Heterogeneous Substrates Modify Non-Classical Nucleation Pathways: Reanalysis of Kinetic Data from the Electrodeposition of Mercury on Platinum Using Hierarchy of Sigmoid Growth Models

Abstract

Using a hierarchy of three sigmoid growth models with increasing complexity, i.e., number of parameters, we reanalyzed kinetic data for heterogeneous nucleation—the number of nuclei N(t) vs. time t—from archetypical experiments on the electrodeposition of mercury on platinum by I. Markov and E. Stoycheva, to obtain two scales: Nmax and τ. The universal character of the studied phenomenon was revealed when replotting the original data as α ≡ N(t)/Nmax vs. t/τ. Yet the simplest model, the recently introduced α21 model which is aimed to describe diffusion-limited growth in 2D, α21 = tanh2(2t/τ21), fits all datasets with an R2 ≥ 0.989. This can be rationalized by attracting the non-classical notion of two-step nucleation—the nuclei form in a metastable phase which, in this case, grows on the electrode surface.
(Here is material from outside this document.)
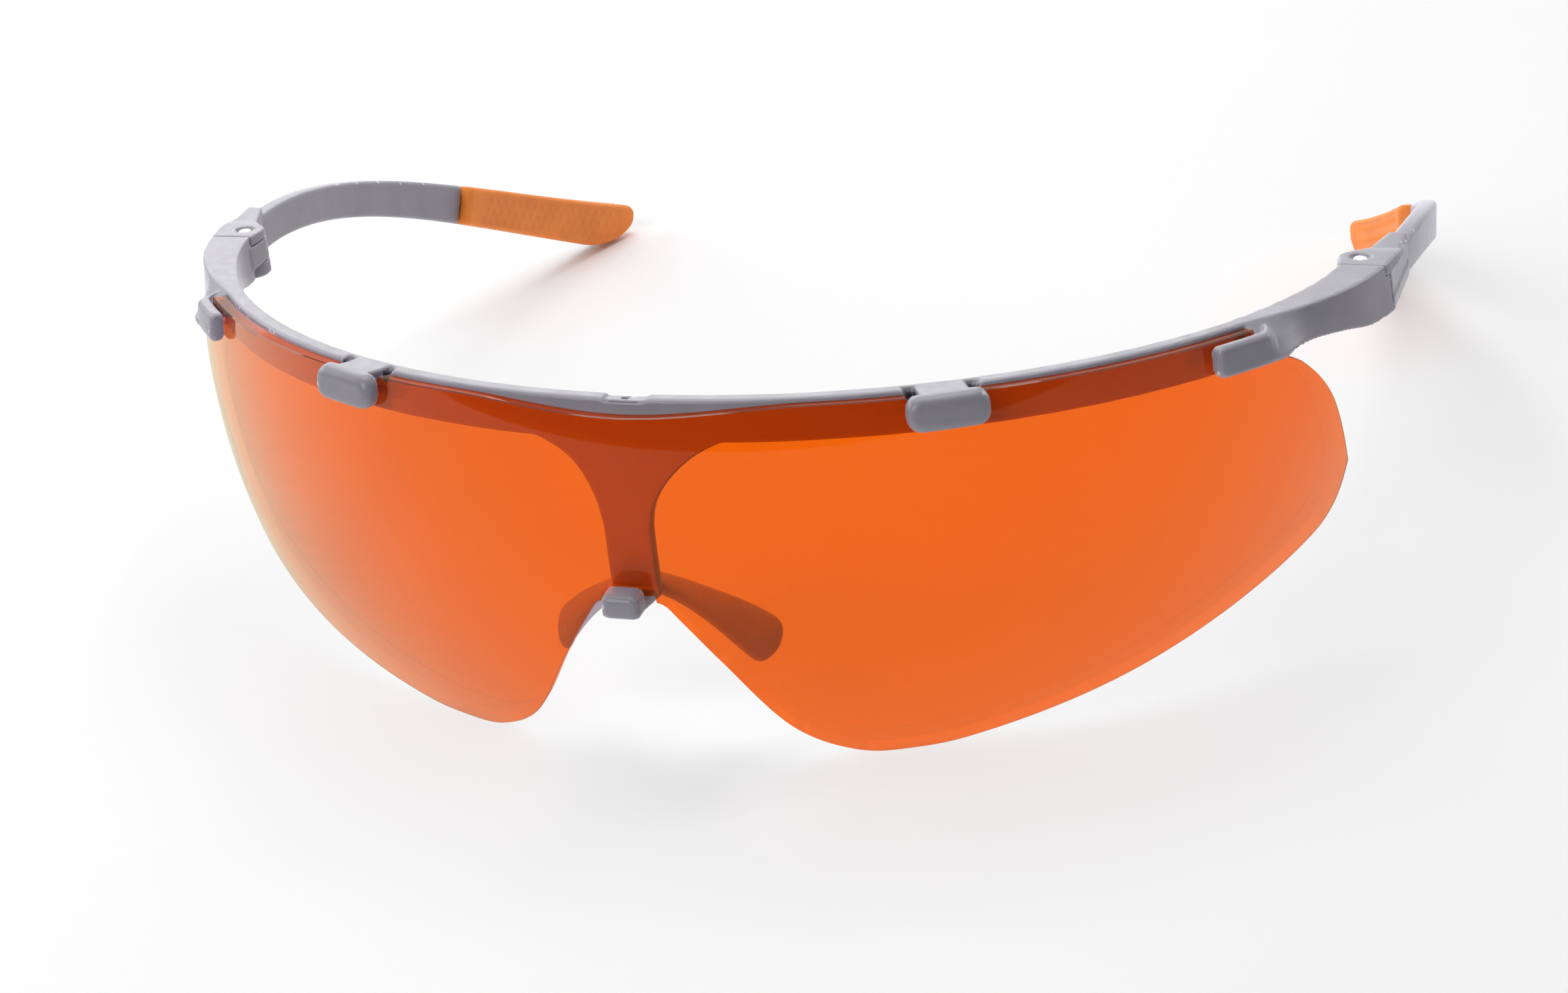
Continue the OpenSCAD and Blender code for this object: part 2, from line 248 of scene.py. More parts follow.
def scaled(colour, k):
    return tuple(min(1.0, c * k) for c in colour)


def new_material(name):
    mat = bpy.data.materials.new(name)
    mat.use_nodes = True
    tree = mat.node_tree
    return mat, tree, tree.nodes["Principled BSDF"]


def node(tree, kind, **values):
    """A new node, with values for its sockets or, where no socket has that name, its settings."""
    made = tree.nodes.new(kind)
    for key, value in values.items():
        if key in made.inputs:
            made.inputs[key].default_value = value
        else:
            setattr(made, key, value)
    return made


def ramp(tree, source, stops):
    """Colours by position along a ramp, from (position, colour) stops."""
    made = tree.nodes.new("ShaderNodeValToRGB")
    bar = made.color_ramp
    for element, (place, colour) in zip(bar.elements, (stops[0], stops[-1])):
        element.position, element.color = place, (*colour, 1)
    for place, colour in stops[1:-1]:
        bar.elements.new(place).color = (*colour, 1)
    tree.links.new(source, made.inputs["Fac"])
    return made.outputs["Color"]


def calc(tree, operation, *values):
    """The result of a sum, in which each value is a number or another node's output."""
    made = node(tree, "ShaderNodeMath", operation=operation)
    for socket, value in zip(made.inputs, values):
        if isinstance(value, (int, float)):
            socket.default_value = value
        else:
            tree.links.new(value, socket)
    return made.outputs["Value"]


def tinge(tree, share, base, colour):
    """The base colour, which gives way to another as the share goes to 1."""
    made = node(tree, "ShaderNodeMix", data_type="RGBA")
    tree.links.new(share, made.inputs["Factor"])
    tree.links.new(base, made.inputs[6])
    made.inputs[7].default_value = (*colour, 1)
    return made.outputs[2]


def blend_shaders(tree, share, first, second):
    """The first shader, which gives way to the second as the share goes to 1."""
    made = tree.nodes.new("ShaderNodeMixShader")
    tree.links.new(share, made.inputs["Fac"])
    tree.links.new(first, made.inputs[1])
    tree.links.new(second, made.inputs[2])
    return made.outputs["Shader"]


def noise(tree, scale, detail):
    """Noise in the object's own space, with its scale in waves a millimetre."""
    where = tree.nodes.new("ShaderNodeTexCoord")
    size = node(tree, "ShaderNodeMapping")
    size.inputs["Scale"].default_value = [scale / MM] * 3
    made = node(tree, "ShaderNodeTexNoise", Scale=1.0, Detail=detail, Roughness=0.55)
    tree.links.new(where.outputs["Object"], size.inputs["Vector"])
    tree.links.new(size.outputs["Vector"], made.inputs["Vector"])
    return made.outputs["Fac"]


def cloud(tree, scale, detail, low, high):
    """Two colours in soft patches."""
    return ramp(tree, noise(tree, scale, detail), [(0.3, low), (0.7, high)])


def bump(tree, shader, height, strength, distance):
    made = node(tree, "ShaderNodeBump", Strength=strength, Distance=distance * MM)
    tree.links.new(height, made.inputs["Height"])
    tree.links.new(made.outputs["Normal"], shader.inputs["Normal"])


def moulded(name, colour, rough, grain, edge, mottle=0.06, painted_light_behind=None):
    """Moulded plastic or rubber: mottled colour, uneven gloss, a fine grain and a painted highlight
    that lightens sharp edges and the faces seen at a glance.

    With a colour for the face behind the lens, the painted light behind the lens and the painted
    shade that mark_brow marks are used too.
    """
    mat, tree, shader = new_material(name)
    skin = cloud(tree, 0.18, 4, scaled(colour, 1 - mottle), scaled(colour, 1 + mottle))
    # Painted highlight: the lighter colour, by the edge factor, that sharp edges and glancing faces
    # get.
    highlight_tone = scaled(colour, edge)
    geometry = tree.nodes.new("ShaderNodeNewGeometry")
    # Painted highlight on sharp edges, found from the mesh's pointiness.
    edge_highlight = ramp(tree, geometry.outputs["Pointiness"], [(0.515, BLACK), (0.6, WHITE)])
    skin = tinge(tree, edge_highlight, skin, highlight_tone)
    # Painted rim highlight where the surface is seen at a glance.
    facing = node(tree, "ShaderNodeLayerWeight", Blend=0.5)
    rim_highlight = ramp(tree, facing.outputs["Facing"], [(0.78, BLACK), (0.97, WHITE)])
    skin = tinge(tree, rim_highlight, skin, highlight_tone)
    # Painted light: the face behind the lens is lightened as if lit through the lens.
    if painted_light_behind:
        # Painted shade: the slit along the lens's upper edge and the pits beside the clips' necks are
        # painted near black.
        for mark, tone in (("painted_light_behind_lens", painted_light_behind), ("painted_shade_groove", (0.02, 0.018, 0.02))):
            zone = node(tree, "ShaderNodeAttribute", attribute_name=mark)
            skin = tinge(tree, zone.outputs["Fac"], skin, tone)
    tree.links.new(skin, shader.inputs["Base Color"])
    gloss = cloud(tree, 0.6, 3, grey(rough - 0.06), grey(rough + 0.06))
    tree.links.new(gloss, shader.inputs["Roughness"])
    bump(tree, shader, noise(tree, grain, 3), 0.25, 0.02)
    return mat


def lens_material(name, tint, shine, least, most=1.0):
    """Tinted clear plastic that light crosses in a straight line.

    The mirrored share of the light grows from least, seen square on, to most at a glance.
    """
    mat, tree, shader = new_material(name)
    out = tree.nodes["Material Output"]
    tree.nodes.remove(shader)
    clear = node(tree, "ShaderNodeBsdfTransparent")
    haze = ramp(tree, noise(tree, 0.03, 2), [(0.35, scaled(tint, 0.985)), (0.65, tint)])
    tree.links.new(haze, clear.inputs["Color"])
    mirror = node(tree, "ShaderNodeBsdfGlossy", Color=(*shine, 1), Roughness=0.04)
    facing = node(tree, "ShaderNodeLayerWeight", Blend=0.5)
    steep = calc(tree, "POWER", facing.outputs["Facing"], 3.0)
    share = calc(tree, "MULTIPLY_ADD", steep, most - least, least)
    seen = blend_shaders(tree, share, clear.outputs["BSDF"], mirror.outputs["BSDF"])
    # Shadows and the light that falls through stay nearly neutral.
    shade = node(tree, "ShaderNodeBsdfTransparent", Color=(0.93, 0.91, 0.9, 1))
    path = tree.nodes.new("ShaderNodeLightPath")
    unseen = calc(tree, "MAXIMUM", path.outputs["Is Shadow Ray"], path.outputs["Is Diffuse Ray"])
    both = blend_shaders(tree, unseen, seen, shade.outputs["BSDF"])
    tree.links.new(both, out.inputs["Surface"])
    return mat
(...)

Beyond the universality, we find the dependence of the two obtained scales on the overvoltage, which is increased systematically from 83 to 88 mV to generate the six N(t) datasets for each of the two electrode types—planar and hemispherical. Surprisingly, for one of them, the planar electrode, there is a discontinuity in the dependence—an almost horizontal jump from 85 to 86 mV, while for the hemispherical electrode, τ decreases smoothly.